The services include programs like SafeBalance, Balance Assist, Balance Connect, and Keep the Change. There’s also Better Money Habits, a selection of free tools and resources to help people improve their financial picture.
“We’ve been at it for over a decade,” says O’Neill, “listening to clients — listening and working to put the right framework into place.”
A key element of that framework, launched in October 2020, is Bank of America’s Life Plan app, which resides within the bank’s mobile banking app. Life Plan is a digital tool with which customers can set and track near- and long-term goals based on their life priorities, and act on steps toward achieving them. O’Neill says five million customers were using Life Plan as of early 2022.
- Both Banks & Fintechs Blow It With Financial Wellness… What’s Wrong?
- Go Beyond ROI With ‘Return on Experience’ in Banking
- Bank of America Grabbing 1 in 3 Gen Zs and Millennials with Mobile
Making Sure Employees Can Support Digital Tools
To really succeed at driving financial wellness for their customers, banks and credit unions have to offer more than just budgeting tools and financial education content. The key is to make financial wellness an ingrained habit not just for customers but for bank employees by providing the latter with tools to continue the customer’s planning work, or deal with something as simple as how to set up an alert. Consumers who use BofA’s Life Plan app can talk to relationship managers about it in the bank’s 4,000+ branches. All the RMs have been trained for that and have access to the same software.
Erica, Life Plan and thousands of support specialists give Bank of America a potent high-tech, high-touch retail banking strategy.

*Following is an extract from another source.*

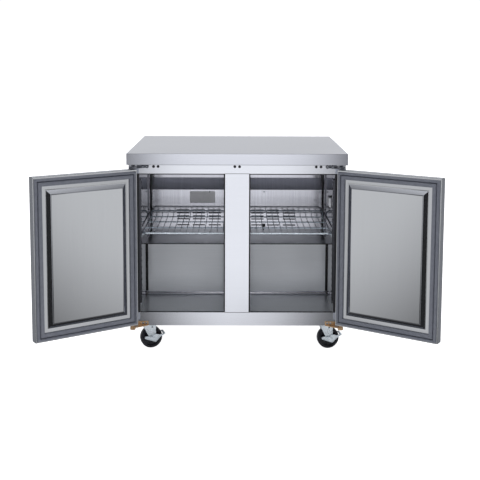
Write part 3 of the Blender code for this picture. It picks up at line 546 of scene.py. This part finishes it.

“We really try to integrate the experience with the tools that we have and the specialties that we have,” says O’Neill. Reps know exactly what somebody’s been doing in mobile so they can anticipate what the person might need. “If somebody calls and says they’ve had a suspicious transaction,” O’Neill continues, “we [already] know that … and can ask them the questions immediately to make sure that it was in fact their transaction.”
Another key part of Bank of America’s financial wellness strategy is its hugely popular virtual assistant, Erica. Customers can now ask Erica to send weekly updates on monthly spending, explore financial management strategies and access their investments in BofA’s Merrill subsidiary. When further help is needed, Erica can refer the customer to a specialist.
“We’re really driving Erica to be very predictive and giving clients the information that we think is relevant to them,” says O’Neill. “If we think they’re vulnerable, we’ll tee up Better Money Habits, or a section of Better Money Habits that we think would be relevant for them.”
When applied in the right manner and armed with the right information, Erica and Life Plan together become what Jim Marous calls a “GPS of financial services,” telling consumers where to go, how to avoid pitfalls, and how to best get to their destinations.
“If a client uses Life Plan and sets their goals, all of that will be integrated and come together,” says O’Neill. It also means the bank will have that much more information about a customer.
Financial Wellness As a Fintech Antidote
Armed with data and these applications, Bank of America is able to engage in far more personal interactions, often in real-time. Customers can now access hundreds of alerts like “Your balance is low” and “Was this your payment?” — all of which can help those living paycheck to paycheck.
This also positions banks to better compete and potentially halt the migration of bank customers to fintechs. “We have a healthy view of what our clients are doing with these smaller, niche competitors,” O’Neill states. “They do very specific things. And that’s where I think Bank of America has an edge.”
The bank, she continues, can wrap the whole consumer experience with financial wellness in all categories, whether it’s their daily operating account, lending, setting goals or setting plans. Integrating those capabilities with tens of thousands of customer service agents also enables the bank to support a human touch.
Financial wellness tools should be less about looking in the rear-view mirror and more about shaping behaviors and outcomes.
As a result, O’Neill says that Bank of America has not lost a material number of customers to fintechs. “We haven’t seen a big exodus because I think that wrapper of financial wellness around our entire customer is incredibly important,” O’Neill states. “It’s a long-term view when you’re seeing your goals, setting your path and you partner with a financial institution that will see you through every life stage.”
All those relationship managers make a difference as well. “If you do have a question, if your situation is more complex, or if something’s not working the way you think it should,” O’Neill states, “that specialist support all along the journey is a differentiator from fintechs.”